In 2014 Chatterji returned to India after 14 years, to be Chief Sustainability Officer of the $3.8 billion Jindal Steel & Power Ltd. She founded Sustain Labs Paris in 2018.

==Jindal Steel and Power Ltd==
In June 2014, Chatterji returned to India after 14 years of living her entire adult life abroad, to join Jindal Steel & Power Group of Companies, as their chief sustainability officer. She was responsible for setting up the JSPL's Business Sustainability division and led a global team across countries including India, South Africa, Oman and Australia. She created and implemented business strategies for the mid and long term holistic success of the US$3.14 billion steel, power, infrastructure global business conglomerate. She published various editions of JSPL's Business Sustainability report as per GRI (Global Reporting Initiative) G4 framework.

==Sustain Labs Paris==
Chatterji parted ways with JSPL in September 2017, to establish her entrepreneurial brainchild "Sustain Labs Paris".

==Writer and columnist==
Published by Penguin Random House, Indian Instincts (book), was launched in January 2018. The book is a set of 15 inter-linked essays on the quality of freedom and equality in India. It positions itself as a defining and influential work, one that would be able to explain the idea of India and ‘Indianness’ for several years to come, in its rightful and deserved context. The book's rights were bought over by Sampark Publications for its Bengali translation and by Penguin for Indian Instinct's French translation.

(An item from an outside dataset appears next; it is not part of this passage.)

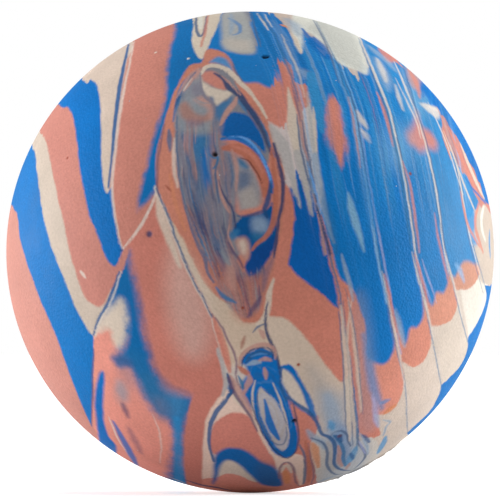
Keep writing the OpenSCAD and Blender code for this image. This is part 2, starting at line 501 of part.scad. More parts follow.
module swirl_blue_cap() { ball_strip("swirl_blue_cap"); }
module swirl_curl() { ball_strip("swirl_curl"); }
module swirl_blue_patch() { ball_strip("swirl_blue_patch"); }
module swirl_grey() { ball_strip("swirl_grey"); }
module swirl_ring() { ball_strip("swirl_ring"); }
module lower_swirl_core() { ball_strip("lower_swirl_core"); }
module lower_swirl() { ball_strip("lower_swirl"); }
module blue_leaf() { ball_strip("blue_leaf"); }
module blue_outer_strip() { ball_strip("blue_outer_strip"); }
module cream_outer_strip() { ball_strip("cream_outer_strip"); }
module salmon_middle_strip() { ball_strip("salmon_middle_strip"); }
module blue_middle_strip() { ball_strip("blue_middle_strip"); }
module cream_hook() { ball_strip("cream_hook"); }
module grey_crown_patch() { ball_strip("grey_crown_patch"); }
module blue_crown_patch() { ball_strip("blue_crown_patch"); }
module salmon_crown_wedge() { ball_strip("salmon_crown_wedge"); }
module blue_crown_strip() { ball_strip("blue_crown_strip"); }
module salmon_upper_strip() { ball_strip("salmon_upper_strip"); }
module cream_wedge_strip() { ball_strip("cream_wedge_strip"); }
module cream_ribbon() { ball_strip("cream_ribbon"); }
module blue_dart() { ball_strip("blue_dart"); }
module salmon_seam_strip() { ball_strip("salmon_seam_strip"); }
module salmon_lobe_right() { ball_strip("salmon_lobe_right"); }
module salmon_spot() { ball_strip("salmon_spot"); }
module blue_feather_1() { ball_strip("blue_feather_1"); }
module blue_feather_2() { ball_strip("blue_feather_2"); }
module blue_feather_3() { ball_strip("blue_feather_3"); }
module blue_feather_4() { ball_strip("blue_feather_4"); }
module salmon_scallop_1() { ball_strip("salmon_scallop_1"); }
module salmon_scallop_2() { ball_strip("salmon_scallop_2"); }
module salmon_scallop_3() { ball_strip("salmon_scallop_3"); }
module salmon_scallop_4() { ball_strip("salmon_scallop_4"); }
module cream_scallop_1() { ball_strip("cream_scallop_1"); }
module cream_scallop_2() { ball_strip("cream_scallop_2"); }
module cream_scallop_3() { ball_strip("cream_scallop_3"); }
module cream_scallop_4() { ball_strip("cream_scallop_4"); }
module blue_arch() { ball_strip("blue_arch"); }
module salmon_lobe_bottom() { ball_strip("salmon_lobe_bottom"); }
module salmon_bottom_strip() { ball_strip("salmon_bottom_strip"); }
module cream_under_arch() { ball_strip("cream_under_arch"); }
module cream_collar() { ball_strip("cream_collar"); }
module salmon_slip() { ball_strip("salmon_slip"); }
module cream_band_right() { ball_strip("cream_band_right"); }
module cream_folds_strip() { ball_strip("cream_folds_strip"); }
module cream_neck() { ball_strip("cream_neck"); }
module blue_tongue() { ball_strip("blue_tongue"); }
module salmon_lobe_left() { ball_strip("salmon_lobe_left"); }
module cream_patch_left() { ball_strip("cream_patch_left"); }
module blue_sliver_left() { ball_strip("blue_sliver_left"); }
module salmon_base_left() { ball_strip("salmon_base_left"); }
module salmon_rim_strip() { ball_strip("salmon_rim_strip"); }

// The torn fin that the mould's parting line leaves at the lower right
module moulding_flash() {
    reach = 2 * ball_r;
    color(cream)
        difference() {
            rotate([90, 0, 0])
                translate([0, 0, -flash_t / 2])
                    linear_extrude(height = flash_t)
                        difference() {
                            intersection() {
                                circle(r = ball_r + flash_h, $fn = round_steps);
                                polygon(reach * [
                                    [0, 0],
                                    [cos(flash_start), sin(flash_start)],
                                    [cos(flash_end), sin(flash_end)]
                                ]);
                            }
                            circle(r = ball_r - flash_t, $fn = round_steps);
                        }
            sphere(d = ball_d, $fn = round_steps);
        }
}

swirl_blue_cap();
swirl_curl();
swirl_blue_patch();
swirl_grey();
swirl_ring();
lower_swirl_core();
lower_swirl();
blue_leaf();
blue_outer_strip();
cream_outer_strip();
salmon_middle_strip();
blue_middle_strip();
cream_hook();
grey_crown_patch();
blue_crown_patch();
salmon_crown_wedge();
blue_crown_strip();
salmon_upper_strip();
cream_wedge_strip();
cream_ribbon();
blue_dart();
salmon_seam_strip();
salmon_lobe_right();
salmon_spot();
blue_feather_1();
blue_feather_2();
blue_feather_3();
blue_feather_4();
salmon_scallop_1();
salmon_scallop_2();
salmon_scallop_3();
salmon_scallop_4();
cream_scallop_1();
cream_scallop_2();
cream_scallop_3();
cream_scallop_4();
blue_arch();
salmon_lobe_bottom();
salmon_bottom_strip();
cream_under_arch();
cream_collar();
salmon_slip();
cream_band_right();
cream_folds_strip();
cream_neck();
blue_tongue();
salmon_lobe_left();
cream_patch_left();
blue_sliver_left();
salmon_base_left();
salmon_rim_strip();
moulding_flash();
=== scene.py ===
import math

import bpy
import numpy as np
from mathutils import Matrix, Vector
from mathutils.geometry import delaunay_2d_cdt


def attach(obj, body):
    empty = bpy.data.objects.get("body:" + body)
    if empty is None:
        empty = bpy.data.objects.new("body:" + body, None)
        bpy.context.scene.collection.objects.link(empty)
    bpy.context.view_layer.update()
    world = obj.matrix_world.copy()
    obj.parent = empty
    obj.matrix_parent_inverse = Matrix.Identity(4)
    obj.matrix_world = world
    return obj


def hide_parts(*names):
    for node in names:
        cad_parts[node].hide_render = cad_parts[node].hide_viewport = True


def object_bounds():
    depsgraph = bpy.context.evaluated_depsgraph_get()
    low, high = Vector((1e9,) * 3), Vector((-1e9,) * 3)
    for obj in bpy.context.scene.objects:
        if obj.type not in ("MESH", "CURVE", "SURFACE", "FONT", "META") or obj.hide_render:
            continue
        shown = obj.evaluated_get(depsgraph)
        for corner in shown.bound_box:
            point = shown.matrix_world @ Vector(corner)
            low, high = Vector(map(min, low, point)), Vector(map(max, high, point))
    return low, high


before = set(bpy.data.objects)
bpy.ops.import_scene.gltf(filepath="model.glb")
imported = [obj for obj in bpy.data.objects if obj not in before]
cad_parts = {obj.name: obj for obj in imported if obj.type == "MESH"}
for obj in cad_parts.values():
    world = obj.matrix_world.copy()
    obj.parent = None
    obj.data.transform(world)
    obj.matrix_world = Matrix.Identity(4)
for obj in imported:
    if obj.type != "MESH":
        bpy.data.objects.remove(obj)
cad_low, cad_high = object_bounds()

# The photograph, in its own pixels
FRAME_PX = (500, 499)
BALL_CENTRE_PX = (250.1, 252.2)
BALL_HALF_WIDE_PX = 243.8
BALL_HALF_HIGH_PX = 240.7
SHARE_PX = 242.0

# The ball, in metres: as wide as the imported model, and a little lower than wide, as photographed
BALL_HALF_WIDE = (cad_high.x - cad_low.x) / 2
BALL_HALF_DEEP = BALL_HALF_WIDE
BALL_HALF_HIGH = BALL_HALF_WIDE * BALL_HALF_HIGH_PX / BALL_HALF_WIDE_PX
BALL_AXES = np.array([BALL_HALF_WIDE, BALL_HALF_DEEP, BALL_HALF_HIGH])
CAMERA_BACK = 1.2
LIMB_Y = -BALL_HALF_DEEP**2 / CAMERA_BACK
# Half the width of the ball's silhouette, for one metre ahead of the camera
LIMB_SLOPE = BALL_HALF_WIDE / math.sqrt(CAMERA_BACK**2 - BALL_HALF_DEEP**2)
SHARE_SLOPE = LIMB_SLOPE * SHARE_PX / BALL_HALF_WIDE_PX

# How finely the skin is meshed
FRONT_STEP = 0.000116
BACK_STEP = 0.00018

# The dust on the skin: how much, how big in metres, and how near the ball's extremes it comes
SPECKS_PER_SQUARE_METRE = 42000.0
SPECK_SIZES = (0.00006, 0.00016)
SPECK_REACH = 0.95
SPECK_SEED = 7
SPECK_FLATNESS = 0.55
# The net that the dust is strewn over: cells round and up, and how far up and down it goes, in degrees
NET_TURNS = 48
NET_ROWS = 24
NET_TOP = 66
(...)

She is a columnist for The Indian Express, The Pioneer, and Harvard Business Review. She is represented by literary agent David Godwin in London.

==Stargazers Foundation==
Chatterji founded the Stargazers Foundation, a Not-for-Profit organization in 2010. It currently works for rehabilitating the 11 million children living on the streets in India.

==Awards and recognition==
She has won numerous awards. On an individual level, she has been awarded by the Navoothan Foundation, for her personal social commitment. She has also been awarded the prestigious CSR India award 2016 for corporate social responsibility. She was awarded as India's most influential leader in the field of sustainability at the India Sustainability Leadership Summit and Awards in 2018. In 2019 she was named in Business World's 40 under 40 Most Influential Business Leaders in India list. Thereafter, in recognition of her works, Chatterji has also been on the cover of Business Asia and Gulf News Friday Magazine.

==Personal life==
Chatterji is married to businessman Chirag Lilaramani. They have one son. Miniya is passionate about textiles contemporary art and hand-looms, which got her featured on the cover of Raw Mango's look book 2015, as well as Vogue.